The county land use code includes a growth management quota system to “manage the rate, type, location, quality and ultimate quantity of growth within the rural and urban areas.” Applicants get scored by criteria to allow only a certain amount of square footage in a year. 

That system would not survive under a potential passage of HB-1255. 

Kury said that the bills fail to address resource management adequately. In the Western Slope, local government officials are constantly fending off Front Range demand for water, she said. And if density and use by right allowances take off as written in the bill, demand for water, and transit and conflict with wildlife will only increase. 

“I would have preferred that this conversation start from a resource capacity base,” Kury said. “What is the water supply availability? What are our natural resource conditions? What are our wildlife conditions? Where are our transportation networks existing and planned for?”

Critics also say the language in the bills does not grant rural resort areas to meet the needs of their unique housing markets. 

Rural resort job center municipalities are granted some flexibility in SB-213 and would be required to report a regional housing plan to DOLA. 

But Ward Hauenstein, mayor pro tem of the city of Aspen, said that language in the bill requiring 10% of housing units be set aside for households that make no more than 80% of the area median income in mixed-income multifamily housing is not a sufficient protection for areas like Aspen. 

“Affordable housing for a rural resort job center is different from what affordable is in the Front Range. They’re vastly different costs of living, and the cost of housing is so much higher here,” he said. “Whoever made my cappuccino, or whoever makes the beds at Aspen Square (Hotel), or plows the street or drives the buses … when you compare their livable wage to AMI in the Front Range, it is vastly different.”

​The bill does permit jurisdictions to apply for different requirements for percentage of units, but still is not sufficient for Hauenstein, who said he would like to see any housing stock growth reserved for workforce housing only. 

“For me, it’s projection of centralized power to a lower level of federalism.

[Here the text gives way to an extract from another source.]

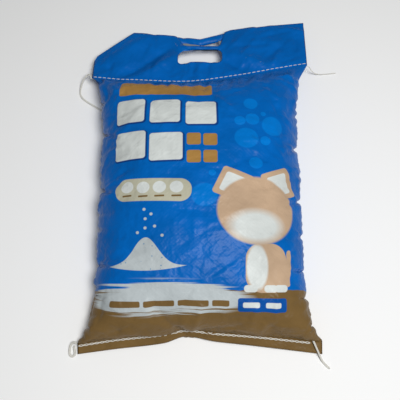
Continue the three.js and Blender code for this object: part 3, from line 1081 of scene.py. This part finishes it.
@dataclass
class Painter:
    """Lays flat shapes of ink on the cloth, over what is there already.

    Places and sizes are millimetres on the cloth: across from the left crease, and up
    from the bottom seam.
    """

    tree: Tree
    cloth: Socket
    colour: Socket
    edge: float = 0.35

    def lay(self, mask: Socket, ink: Ink, strength: float = 1.0) -> None:
        """Puts ink where the mask is 1."""
        if strength < 1:
            mask = maths(self.tree, "MULTIPLY", mask, strength)
        inputs = {"Factor": mask, 6: self.colour, 7: linear(ink.value)}
        self.colour = node(self.tree, "ShaderNodeMix", inputs, data_type="RGBA").outputs[2]

    def place(
        self, at: Place, turn: float, scale: tuple[float, float, float] = (1.0, 1.0, 1.0)
    ) -> Socket:
        """The place on the cloth measured from a point, along turned and scaled axes."""
        inputs = {
            "Vector": self.cloth,
            "Location": (at[0] * MM, at[1] * MM, 0),
            "Rotation": (0, 0, math.radians(turn)),
            "Scale": scale,
        }
        return node(self.tree, "ShaderNodeMapping", inputs, vector_type="TEXTURE").outputs[0]

    def within(self, far: Socket, radius: float, edge: float) -> Socket:
        """1 where a distance is less than the radius, fading over the edge."""
        return ramp(self.tree, far, radius - edge, radius + edge, 1.0, 0.0)

    def above(self, value: Socket) -> Socket:
        """1 where a value in metres is over 0, fading over a fine edge."""
        return ramp(self.tree, value, -0.3 * MM, 0.3 * MM)

    def oval(self, at: Place, size: Place, turn: float = 0.0, edge: float = 0.03) -> Socket:
        """The mask of an ellipse of those half widths.

        The distance is the length of the place divided by the half widths.
        """
        place = self.place(at, turn, (size[0] * MM, size[1] * MM, 1))
        return self.within(length(self.tree, place), 1.0, edge)

    def bar(self, at: Place, size: Place, radius: float = 1.0, turn: float = 0.0) -> Socket:
        """The mask of a rectangle of that full size with round corners.

        The distance is the length of whatever part of the place, made positive, is beyond
        the half size less the radius.
        """
        half = ((size[0] / 2 - radius) * MM, (size[1] / 2 - radius) * MM, 1)
        folded = vectors(self.tree, "ABSOLUTE", self.place(at, turn))
        outside = vectors(self.tree, "MAXIMUM", vectors(self.tree, "SUBTRACT", folded, half), (0, 0, 0))
        return self.within(length(self.tree, outside), radius * MM, self.edge * MM)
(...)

The Federalist Papers were all about a federal government projecting to the states. This is a state projecting down to Aspen,” he said of the bills. 

He does recognize the irony of calling out the state government for overreach fresh off the heels of the city of Aspen’s controversial residential building and short-term rental permit moratorium.

“I think I reconcile state or governmental interference in the free market by the effect it has on the public,” he posited. “Governmental intervention (from the city) was to try to offset the negative impacts of short term rentals and residential development.”

He likened the bills to a failed attempt by the city in the past to incentivize ADUs without deed-restriction or occupancy requirements. Instead of the units going to the local workforce, the ADUs sat vacant, became STRs, or were later absorbed into the main house on the property through construction, he said.

Longtime land planner Alan Richman, whose chops include working for the city of Aspen, also used the city’s ADU example as anecdotal evidence for why the state bill would not work as intended in the Roaring Fork Valley.

“This community has allowed accessory dwelling units without restrictions and they just turn into secondary dwelling units for the owner, and they don’t do a thing for affordability,” he said.

Over his more than four decades of working in land use, Richman said, demand and supply have never equalized. He expressed disgust at the state’s attempt to solve the housing problem of localities. 

“In a community like ours the supply could be unlimited and it would still not do anything whatsoever for affordable housing needs,” he said. “There’s an unlimited demand for people with money to come to these places.”

The bills both have a long way to go in the state Legislature before they become law, and Kury said that she is hopeful that the governor’s office and state representatives will incorporate rural resort towns’ need for deed restrictions, greater autonomy and the outright death of HB-1255. 

“(Pitkin County) supports development near density and on transit with an eye towards water impacts and all that, which I think SB-213 endeavors to do,” she said. “It just has a lot of problems. I don’t think we would ever get to a position of support because our municipalities are so opposed to it. And they are our direct partners.”

If HB-1255 survives, she said, “The pre-emption needs to be narrowly tailored towards affordability like deed restricted, affordable housing. A community cannot say no to deed restricted, affordable housing or something along those lines.”

Kury said the county is aligned in opposition with a variety of local government coalitions and lobby groups across the Western Slope.

Pitkin County Manager Jon Peacock, Commissioner Francie Jacober, Apen Mayor Torre, and Kury have all testified in front of the Legislature about the negative impacts they believe the bills would bring to the area. 

The county and their counterparts have already begun discussions on potential lawsuits, should that be the last course of action for rural resort governments to take. But for now, the legislative process will play out in Denver.